The evolution of jaws in early vertebrates was an extremely significant innovation. The fossil record shows that the earliest jawed fish were around at the start of the Devonian Period, just over 400 million years ago. Prior to that, all fish were jawless, much like the hagfish and lampreys of today. Jaws allowed vertebrates to exploit a wide range of food sources, and to become formidable predators.
However, a research team led by the University of Bristol has shown that fish with the earliest jaws were stuck in a compromise between maximizing the strength of their jaws and their bite speed. Big, strong jaws would enable the fish to handle sizeable prey, but the weight of these jaws would make lightning-speed reactions impossible. It seems that, irrespective of the particular way in which early fish species evolved to use their jaws, they were always faced with this same trade-off.
Jaws evolved from the gill arches of jawless fish; these structures supported the gills of early fish and therefore had more of a gaseous exchange function. In fact, the original selective advantage gained by fish with jaws was probably related to increased efficiency in gaseous exchange, rather than to feeding. However, the advantages of jaws for feeding would soon have made this their primary function. All vertebrate jaws, including the human jaw, evolved from the early fish jaw plan.
The new study, which is published in the journal Science Advances, investigates how a breathing structure came to be a successful biting structure and what constraints there were on this evolutionary change. The researchers collected data on the shapes of the earliest fossil jaws and developed mathematical models to characterize them. They then imagined the range of theoretical jaw forms that early fish might have exploited, and ran these through the model in order to characterize them and compare them to the actual fossil jaws.
Previous research had identified that the jaws in early fish fossils are rather similar, showing little of the diversification and radiation that evolutionary biologists might have expected for such a useful innovation. However, when the researchers tested all the different jaw shapes (both actual and theoretical) for their strength (how likely they were to break) and speed (how efficiently they could be opened and closed), they found that the jaws of early fish represented an optimal trade-off between these two factors. They had already reached this state of optimal compromise early on in evolutionary history.
The researchers say their results show that many fish taxa have independently evolved similar jaw morphologies that represent a compromise between strength and snappiness, and that this is evidence for a widespread convergence in jaw shape. Since this optimality was achieved very early in jaw evolution, they feel this supports the idea that early jaws were soon adopted for a predatory function, which would have required both speed and strength.

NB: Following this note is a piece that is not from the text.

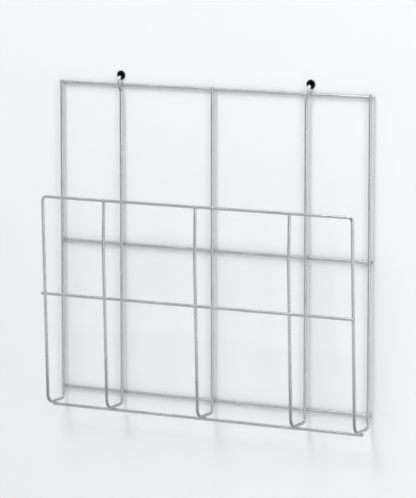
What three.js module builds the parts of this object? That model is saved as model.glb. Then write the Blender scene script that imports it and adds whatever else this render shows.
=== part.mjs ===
// Wire paper holder that hangs on a wall: a shallow basket of welded steel wire, carried by two
// hooks in two black plastic bushes. Millimetres, +Z up, +X to the right, -Y towards the person in
// front of it. The wall's face is the plane y = 0, and the origin lies on it, midway between the
// two bushes' axes. Heights are therefore given as drops below the hooks.

import * as THREE from 'three';

// Wire and welds
const wireDiameter = 2.5;
const weldGap = 0.1;
const railOverhang = 0.8;
const endStub = 1.0;
const wallGap = 0.3;

// Overall shape, between wire centres. Apart from the top rail's drop, heights are from the bends
// under the pocket.
const holderWidth = 270;
const innerWirePitch = 81;
const topRailDrop = 7.5;
const topRailHeight = 255;
const backMiddleHeight = 128.5;
const backBottomHeight = 9.5;
const frontTopHeight = 167;
const frontMiddleHeight = 89.5;
const pocketDepthBottom = 24.5;
const pocketDepthTop = 31;
const bottomRailSetForward = 13;

// Bends, measured to the wire's centre
const pocketFrontBendRadius = 8;
const pocketBackBendRadius = 4;
const frontCornerRadius = 3.5;
const hookBendRadius = 3;
const setBendRadius = 6;
const lapBendRadius = 30;

// The inner wires' front ends, which lap behind the front top rail
const lapLength = 40;
const lapEndShort = 0.6;

// Hooks and the bushes that carry them
const hookPitch = 166;
const hookSetLength = 5;
const hookReach = 12;
const wallHoleDiameter = 6.35;
const bushWall = 0.5;
const bushFlangeRim = 0.5;
const bushFlangeThickness = 0.8;
const bushLength = 14;
const bushLeadIn = 0.3;
const hookRunningGap = 0.3;

// Facets
const wireSides = 12;
const bushSides = 32;
const stepsPerQuarterBend = 8;
const leastStepsPerBend = 2;

// Planes and heights that follow from the sizes above
const wireRadius = wireDiameter / 2;
const wireLayer = wireDiameter + weldGap;
const backRailY = -(wallGap + wireRadius);
const backWireY = backRailY - wireLayer;
const frontBottomY = backWireY - pocketDepthBottom;
const frontTopY = backWireY - pocketDepthTop;
const bendDrop = topRailDrop + topRailHeight;
const frontTopDrop = bendDrop - frontTopHeight;
const frontMiddleDrop = bendDrop - frontMiddleHeight;
const frontLean = Math.atan2(frontBottomY - frontTopY, frontTopHeight);
const frontLayer = wireLayer / Math.cos(frontLean);
const sideX = holderWidth / 2;
const railLength = holderWidth + wireDiameter + 2 * railOverhang;
const bushBoreRadius = wallHoleDiameter / 2 - bushWall;
const hookLegZ = -(bushBoreRadius - wireRadius - hookRunningGap);
const hookSetSideways = hookPitch / 2 - innerWirePitch;

/** Y of the front wires' centre at a drop below the hooks. */
function frontWireY(drop) {
  return frontTopY + (drop - frontTopDrop) * Math.tan(frontLean);
}

const wireSteel = new THREE.MeshStandardMaterial({ color: 0xb4b9bc, roughness: 0.32, metalness: 0.9 });
const bushPlastic = new THREE.MeshStandardMaterial({ color: 0x141414, roughness: 0.5, metalness: 0 });

/**
 * The centre line of a bent wire, as stations (a point and the direction there). Straight
 * stretches have a station at each end only, and each bend has several.
 */
class WirePath extends THREE.Curve {
  constructor(stations) {
    super();
    this.stations = stations;
  }

  station(t) {
    return this.stations[Math.round(t * (this.stations.length - 1))];
  }

  getPoint(t, target = new THREE.Vector3()) {
    return target.copy(this.station(t).point);
  }

  getTangent(t, target = new THREE.Vector3()) {
    return target.copy(this.station(t).direction);
  }

  getPointAt(u, target) {
    return this.getPoint(u, target);
  }

  getTangentAt(u, target) {
    return this.getTangent(u, target);
  }
}

/** Stations round one corner: an arc of the given radius that touches both straight stretches. */
function bendStations(before, corner, after, radius) {
  const arriving = corner.clone().sub(before).normalize();
  const leaving = after.clone().sub(corner).normalize();
  const angle = arriving.angleTo(leaving);
  const inward = leaving.clone().addScaledVector(arriving, -arriving.dot(leaving)).normalize();
  const start = corner.clone().addScaledVector(arriving, -radius * Math.tan(angle / 2));
  const centre = start.clone().addScaledVector(inward, radius);
  const quarters = angle / (Math.PI / 2);
  const steps = Math.max(leastStepsPerBend, Math.ceil(quarters * stepsPerQuarterBend));
  const stations = [];
  for (let i = 0; i <= steps; i++) {
    const turned = (angle * i) / steps;
    const point = centre.clone();
    point.addScaledVector(inward, -radius * Math.cos(turned));
    point.addScaledVector(arriving, radius * Math.sin(turned));
    const direction = arriving.clone().multiplyScalar(Math.cos(turned));
    direction.addScaledVector(inward, Math.sin(turned));
    stations.push({ point, direction });
  }
  return stations;
}

/** Round wire through the given corners, each [x, y, z, bend radius]. The ends have no radius. */
function bentWire(corners) {
  const points = corners.map(([x, y, z]) => new THREE.Vector3(x, y, z));
  const last = points.length - 1;
  const startDirection = points[1].clone().sub(points[0]).normalize();
  const endDirection = points[last].clone().sub(points[last - 1]).normalize();
  const stations = [{ point: points[0], direction: startDirection }];
  for (let i = 1; i < last; i++) {
    const radius = corners[i][3];
    stations.push(...bendStations(points[i - 1], points[i], points[i + 1], radius));
  }
  stations.push({ point: points[last], direction: endDirection });

  const section = new THREE.Shape();
  section.absarc(0, 0, wireRadius, 0, 2 * Math.PI);
  return new THREE.ExtrudeGeometry(section, {
    extrudePath: new WirePath(stations),
    steps: stations.length - 1,
    curveSegments: wireSides,
  });
}

function addPart(parent, name, geometry, material) {
  const mesh = new THREE.Mesh(geometry, material);
  mesh.name = name;
  parent.add(mesh);
  return mesh;
}

/**
 * The outer wire: one length that starts at the back left, turns under the pocket, comes up the
 * front, runs along the basket's top edge and goes back the same way on the right.
 */
function basketFrameWire() {
  const backTop = -topRailDrop + wireRadius + endStub;
  return bentWire([
    [-sideX, backWireY, backTop],
    [-sideX, backWireY, -bendDrop, pocketBackBendRadius],
    [-sideX, frontBottomY, -bendDrop, pocketFrontBendRadius],
    [-sideX, frontTopY, -frontTopDrop, frontCornerRadius],
    [sideX, frontTopY, -frontTopDrop, frontCornerRadius],
    [sideX, frontBottomY, -bendDrop, pocketFrontBendRadius],
    [sideX, backWireY, -bendDrop, pocketBackBendRadius],
    [sideX, backWireY, backTop],
  ]);
}

/** Corners that the three inner wires share: from behind the front top rail, under the pocket. */
function pocketCorners() {
  const lapY = frontTopY + frontLayer;
  const lapEndDrop = frontTopDrop - wireRadius + lapEndShort;
  const lapFootDrop = frontTopDrop + lapLength;
  return [
    [0, lapY, -lapEndDrop],
    [0, lapY, -(frontTopDrop + wireRadius), lapBendRadius],
    [0, frontWireY(lapFootDrop), -lapFootDrop, lapBendRadius],
    [0, frontBottomY, -bendDrop, pocketFrontBendRadius],
    [0, backWireY, -bendDrop, pocketBackBendRadius],
  ];
}

/** The centre wire ends just above the back top rail. */
function centreWire() {
  return bentWire([...pocketCorners(), [0, backWireY, -topRailDrop + wireRadius + endStub]]);
}

/** A hook wire: set outwards at the top rail, then bent back as a straight leg for the bush. */
function hookWire(side) {
  const hookX = side * hookSetSideways;
  return bentWire([
    ...pocketCorners(),
    [0, backWireY, -(topRailDrop + hookSetLength), setBendRadius],
    [hookX, backWireY, -topRailDrop, setBendRadius],
    [hookX, backWireY, hookLegZ, hookBendRadius],
    [hookX, hookReach, hookLegZ],
  ]);
}

/** A straight cross wire, centred, at the given place. */
function addRail(parent, name, y, z) {
  const geometry = new THREE.CylinderGeometry(wireRadius, wireRadius, railLength, wireSides);
  const rail = addPart(parent, name, geometry, wireSteel);
  rail.rotation.z = Math.PI / 2;
  rail.position.set(0, y, z);
}

/** A flanged sleeve, turned about its own Y axis: the flange's back face lies at y = 0. */
function wallBush() {
  const bore = bushBoreRadius;
  const sleeve = wallHoleDiameter / 2;
  const flange = sleeve + bushFlangeRim;
  const profile = [
    [bore, bushLength],
    [bore, bushLeadIn - bushFlangeThickness],
    [bore + bushLeadIn, -bushFlangeThickness],
    [flange - bushLeadIn, -bushFlangeThickness],
    [flange, bushLeadIn - bushFlangeThickness],
    [flange, 0],
    [sleeve, 0],
    [sleeve, bushLength],
    [bore, bushLength],
  ];
  return new THREE.LatheGeometry(profile.map(([r, y]) => new THREE.Vector2(r, y)), bushSides);
}

const holder = new THREE.Group();

const rack = new THREE.Group();
holder.add(rack);
addPart(rack, 'basket_frame_wire', basketFrameWire(), wireSteel);
addPart(rack, 'centre_wire', centreWire(), wireSteel);
for (const [name, side] of [['left', -1], ['right', 1]]) {
  const wire = addPart(rack, `${name}_hook_wire`, hookWire(side), wireSteel);
  wire.position.x = side * innerWirePitch;
}

// The cross wires lie on the outside of the bent ones: towards the wall, below and in front.
addRail(rack, 'back_top_rail', backRailY, -topRailDrop);
addRail(rack, 'back_middle_rail', backRailY, backMiddleHeight - bendDrop);
addRail(rack, 'back_bottom_rail', backRailY, backBottomHeight - bendDrop);
addRail(rack, 'bottom_rail', backWireY - bottomRailSetForward, -(bendDrop + wireLayer));
addRail(rack, 'front_middle_rail', frontWireY(frontMiddleDrop) - frontLayer, -frontMiddleDrop);

const bushes = new THREE.Group();
holder.add(bushes);
for (const [name, side] of [['left', -1], ['right', 1]]) {
  const bush = addPart(bushes, `${name}_wall_bush`, wallBush(), bushPlastic);
  bush.position.x = (side * hookPitch) / 2;
}

export default holder;
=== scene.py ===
# Wire paper holder: nine plated steel wires, welded where they cross, hung in two black bushes.
# Metres, +Z up, +X to the right, -Y towards the viewer. The wall's face is the plane y = 0, and
# the origin lies on it, midway between the bushes' axes.
import math

import bpy
import numpy as np
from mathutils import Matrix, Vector


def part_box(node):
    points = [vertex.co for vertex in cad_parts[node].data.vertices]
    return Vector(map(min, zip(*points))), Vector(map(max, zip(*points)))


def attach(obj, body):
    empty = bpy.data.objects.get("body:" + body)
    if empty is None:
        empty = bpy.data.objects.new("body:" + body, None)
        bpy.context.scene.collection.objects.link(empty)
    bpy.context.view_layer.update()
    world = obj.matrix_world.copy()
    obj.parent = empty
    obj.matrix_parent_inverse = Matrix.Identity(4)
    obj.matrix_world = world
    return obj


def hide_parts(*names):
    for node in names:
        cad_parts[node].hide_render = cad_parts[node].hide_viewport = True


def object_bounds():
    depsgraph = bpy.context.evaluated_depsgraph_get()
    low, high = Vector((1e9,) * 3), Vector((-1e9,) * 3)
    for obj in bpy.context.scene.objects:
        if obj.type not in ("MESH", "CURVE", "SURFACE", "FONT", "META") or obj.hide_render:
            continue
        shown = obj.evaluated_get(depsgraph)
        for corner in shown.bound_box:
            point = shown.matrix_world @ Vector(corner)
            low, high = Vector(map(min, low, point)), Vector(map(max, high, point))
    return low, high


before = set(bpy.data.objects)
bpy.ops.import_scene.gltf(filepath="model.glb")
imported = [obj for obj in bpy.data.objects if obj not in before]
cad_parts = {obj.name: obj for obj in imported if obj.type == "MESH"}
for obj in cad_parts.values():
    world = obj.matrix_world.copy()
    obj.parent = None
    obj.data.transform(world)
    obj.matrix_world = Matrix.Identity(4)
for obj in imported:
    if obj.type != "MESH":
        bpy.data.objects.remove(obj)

MM = 0.001
CAD_LOW, CAD_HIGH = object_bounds()
MIDDLE = (CAD_LOW + CAD_HIGH) / 2

# Sizes that the solids' boxes don't tell
WELD_GAP = 0.1 * MM
POCKET_DEPTH_BOTTOM = 24.5 * MM
FRONT_TOP_HEIGHT = 167 * MM
FRONT_BEND = 8 * MM
BACK_BEND = 4 * MM
FRONT_CORNER = 3.5 * MM
HOOK_BEND = 3 * MM
SET_BEND = 6 * MM
LAP_BEND = 30 * MM
LAP_LENGTH = 40 * MM
LAP_END_SHORT = 0.6 * MM
SET_LENGTH = 5 * MM
HOOK_LEG_Z = -1.125 * MM
INNER_WIRE_X = 81 * MM
BUSH_BORE = 2.675 * MM
BUSH_RIM = 0.5 * MM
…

Some fish groups appear to have evolved away from this optimum balance between strength and speed over time, perhaps as a result of specializing in slower prey or prey that are smaller or weaker. For example, feeding on plankton by filtering the water would not require optimum strength in the jaws.
“Jaws are an extremely important feature to gnathostomes – or jaw-mouths. They are not only extremely widespread, but almost all creatures that have them, use them in the same way – to grab food and process it. That’s more than can be said for an arm or a foot or a tail, which can be used for all sorts of things,” said study lead author William Deakin, who is a PhD student at the University of Bristol.
“This makes jaws extremely useful to anyone studying the evolution of function. Very different jaws from very different animals can be tested in similar ways. Here we have shown that studies on a large variety of jaws, using theoretical morphology and adaptive landscapes to capture their variety in function, can help shed some light on evolutionary questions.”
According to study co-author Professor Philip Donoghue, the earliest jawed vertebrates have jaws in all shapes and sizes, long thought to reflect adaptation to different functions. “Our study shows that most of this variation was equally optimal for strength and speed, making for fearsome predators.”